A few years ago, he operated Café 720 there. At the time, they’d host live music on weekends, which attracted a regular crowd, he says. But he and his business partners eventually gave it up to focus on other projects.
“The second I left, I’ve been looking back ever since,” Camm says.
Several other folks operated the café after Camm, and it was eventually renamed The Mezzanine. In January, Camm heard that Dance Theatre’s board was looking to lease it again, and he felt like his time had come to go back.
The idea for the Artists Collective had been floating around, and with the building available, the timing seemed perfect.
“With this opportunity (to lease The Mezzanine), it would be almost criminal to not let it happen,” Taylor says.
“I have worked for decades as a professional musician, and I have never been as excited about anything in my career as I’m excited about this.”
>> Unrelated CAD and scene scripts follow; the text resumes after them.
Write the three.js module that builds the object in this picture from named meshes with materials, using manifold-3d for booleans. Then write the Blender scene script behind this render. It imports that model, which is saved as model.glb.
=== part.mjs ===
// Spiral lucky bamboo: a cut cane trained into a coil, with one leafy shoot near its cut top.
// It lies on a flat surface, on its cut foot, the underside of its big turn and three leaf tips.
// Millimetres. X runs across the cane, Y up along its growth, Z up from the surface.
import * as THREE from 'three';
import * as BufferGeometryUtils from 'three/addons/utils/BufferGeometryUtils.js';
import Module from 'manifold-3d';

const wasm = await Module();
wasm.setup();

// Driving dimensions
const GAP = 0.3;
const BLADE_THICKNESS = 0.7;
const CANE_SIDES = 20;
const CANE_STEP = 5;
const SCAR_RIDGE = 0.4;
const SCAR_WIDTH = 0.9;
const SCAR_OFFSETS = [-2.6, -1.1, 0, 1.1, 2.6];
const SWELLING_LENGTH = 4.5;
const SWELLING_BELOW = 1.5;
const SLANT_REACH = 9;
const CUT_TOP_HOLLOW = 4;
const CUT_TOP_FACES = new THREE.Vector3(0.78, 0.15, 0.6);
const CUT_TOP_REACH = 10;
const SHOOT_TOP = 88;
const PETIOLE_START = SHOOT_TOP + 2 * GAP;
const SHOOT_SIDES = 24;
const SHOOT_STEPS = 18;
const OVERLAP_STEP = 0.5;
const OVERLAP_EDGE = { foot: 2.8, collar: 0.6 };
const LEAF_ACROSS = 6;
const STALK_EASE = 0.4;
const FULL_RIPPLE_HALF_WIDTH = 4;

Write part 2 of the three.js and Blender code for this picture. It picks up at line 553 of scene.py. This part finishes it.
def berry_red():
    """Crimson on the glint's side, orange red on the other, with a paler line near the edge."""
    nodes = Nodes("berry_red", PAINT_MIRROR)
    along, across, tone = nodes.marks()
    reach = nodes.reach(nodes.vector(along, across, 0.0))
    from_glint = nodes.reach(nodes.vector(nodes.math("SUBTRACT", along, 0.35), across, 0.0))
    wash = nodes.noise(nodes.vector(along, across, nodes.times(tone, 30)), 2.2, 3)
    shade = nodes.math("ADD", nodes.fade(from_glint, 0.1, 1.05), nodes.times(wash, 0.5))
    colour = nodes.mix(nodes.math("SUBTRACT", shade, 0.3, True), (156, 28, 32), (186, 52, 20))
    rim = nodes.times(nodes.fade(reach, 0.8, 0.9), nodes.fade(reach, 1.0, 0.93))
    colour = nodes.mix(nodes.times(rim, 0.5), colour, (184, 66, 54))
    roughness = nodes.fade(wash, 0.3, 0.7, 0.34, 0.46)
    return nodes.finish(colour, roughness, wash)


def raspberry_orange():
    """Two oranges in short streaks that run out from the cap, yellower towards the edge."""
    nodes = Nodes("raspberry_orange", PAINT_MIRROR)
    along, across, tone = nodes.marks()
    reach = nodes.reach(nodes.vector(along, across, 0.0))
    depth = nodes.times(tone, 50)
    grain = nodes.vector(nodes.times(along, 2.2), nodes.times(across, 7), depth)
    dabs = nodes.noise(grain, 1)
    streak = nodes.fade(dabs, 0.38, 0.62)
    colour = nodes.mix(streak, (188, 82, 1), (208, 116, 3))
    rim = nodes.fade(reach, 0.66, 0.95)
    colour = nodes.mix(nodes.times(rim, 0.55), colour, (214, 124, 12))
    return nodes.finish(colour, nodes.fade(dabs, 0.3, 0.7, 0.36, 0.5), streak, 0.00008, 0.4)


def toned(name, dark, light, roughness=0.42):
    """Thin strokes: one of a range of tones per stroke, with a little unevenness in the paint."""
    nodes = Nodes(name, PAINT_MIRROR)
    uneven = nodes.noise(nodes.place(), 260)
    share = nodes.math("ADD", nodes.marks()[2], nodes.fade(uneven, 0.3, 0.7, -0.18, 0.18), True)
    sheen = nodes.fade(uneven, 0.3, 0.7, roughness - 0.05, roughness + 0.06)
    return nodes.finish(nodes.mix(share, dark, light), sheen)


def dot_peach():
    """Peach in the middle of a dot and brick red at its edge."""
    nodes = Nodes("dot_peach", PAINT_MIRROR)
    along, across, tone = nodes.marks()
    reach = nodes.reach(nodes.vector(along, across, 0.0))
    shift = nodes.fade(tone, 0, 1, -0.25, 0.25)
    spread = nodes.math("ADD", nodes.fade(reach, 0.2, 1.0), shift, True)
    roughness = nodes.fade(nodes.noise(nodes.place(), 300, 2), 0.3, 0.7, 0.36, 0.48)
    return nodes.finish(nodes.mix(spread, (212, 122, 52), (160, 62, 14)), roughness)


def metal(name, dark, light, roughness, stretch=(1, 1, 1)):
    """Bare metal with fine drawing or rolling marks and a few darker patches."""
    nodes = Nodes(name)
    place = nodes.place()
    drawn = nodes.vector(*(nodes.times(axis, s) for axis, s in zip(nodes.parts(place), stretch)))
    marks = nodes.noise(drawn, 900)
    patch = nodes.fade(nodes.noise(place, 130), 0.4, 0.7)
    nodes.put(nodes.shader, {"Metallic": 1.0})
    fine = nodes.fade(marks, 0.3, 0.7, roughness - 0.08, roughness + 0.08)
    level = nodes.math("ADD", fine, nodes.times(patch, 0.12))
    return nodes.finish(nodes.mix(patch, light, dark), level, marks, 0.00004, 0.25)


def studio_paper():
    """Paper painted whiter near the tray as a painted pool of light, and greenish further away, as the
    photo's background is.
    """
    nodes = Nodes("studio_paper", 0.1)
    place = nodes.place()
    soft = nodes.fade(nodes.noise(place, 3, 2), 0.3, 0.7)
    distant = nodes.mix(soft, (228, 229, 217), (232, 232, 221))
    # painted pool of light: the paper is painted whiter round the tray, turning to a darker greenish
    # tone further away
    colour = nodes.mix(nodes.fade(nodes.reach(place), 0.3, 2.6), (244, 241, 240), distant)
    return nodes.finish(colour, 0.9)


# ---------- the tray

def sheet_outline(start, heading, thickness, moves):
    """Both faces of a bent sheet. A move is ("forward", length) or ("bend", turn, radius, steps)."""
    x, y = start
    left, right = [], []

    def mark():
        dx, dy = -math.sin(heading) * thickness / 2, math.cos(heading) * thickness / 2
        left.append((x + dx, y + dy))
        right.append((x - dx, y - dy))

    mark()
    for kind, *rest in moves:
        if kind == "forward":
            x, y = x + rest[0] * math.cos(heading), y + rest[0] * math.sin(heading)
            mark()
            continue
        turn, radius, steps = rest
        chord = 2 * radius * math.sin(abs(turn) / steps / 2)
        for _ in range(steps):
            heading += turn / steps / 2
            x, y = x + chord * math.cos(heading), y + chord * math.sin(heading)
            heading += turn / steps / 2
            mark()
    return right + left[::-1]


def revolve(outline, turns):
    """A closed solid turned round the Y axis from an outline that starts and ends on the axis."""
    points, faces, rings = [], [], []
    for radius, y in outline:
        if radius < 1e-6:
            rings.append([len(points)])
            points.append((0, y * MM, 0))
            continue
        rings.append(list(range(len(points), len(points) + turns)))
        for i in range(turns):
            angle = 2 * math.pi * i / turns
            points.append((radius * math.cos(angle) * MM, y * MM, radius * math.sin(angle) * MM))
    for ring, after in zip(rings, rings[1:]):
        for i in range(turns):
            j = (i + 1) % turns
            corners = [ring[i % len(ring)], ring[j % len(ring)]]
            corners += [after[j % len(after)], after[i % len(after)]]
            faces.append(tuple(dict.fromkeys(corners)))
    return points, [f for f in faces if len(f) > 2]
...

Taylor’s sister, Michelle Johnson, runs the café, which is open for lunch and dinner.
Johnson says the first “Friday Night Live” event, which was held March 7, amazed her.
“There were so many cultures (and) different backgrounds (there),” she says. “It just sort of created this ripple effect. It just went through the room, and everybody felt that same feeling.
“It creates (an atmosphere) that’s so dynamic that if I walk in here in a bad mood, it disappears.”
Right now, Camm and Taylor say there are no plans to host live music nights during the week. But they have other ideas for the space, including a movie night and an open forum called “Talk It Out!,” which will allow for discussions about politics, religion and other issues.
They also want to utilize The Mezzanine’s walls as a gallery for local artists’ paintings and photography.
“It’s endless what can be done in this space,” Camm says. “There’s something for everybody. Problem is, we’re going to run out of Friday and Saturday nights. We’re going to have to have something every night.”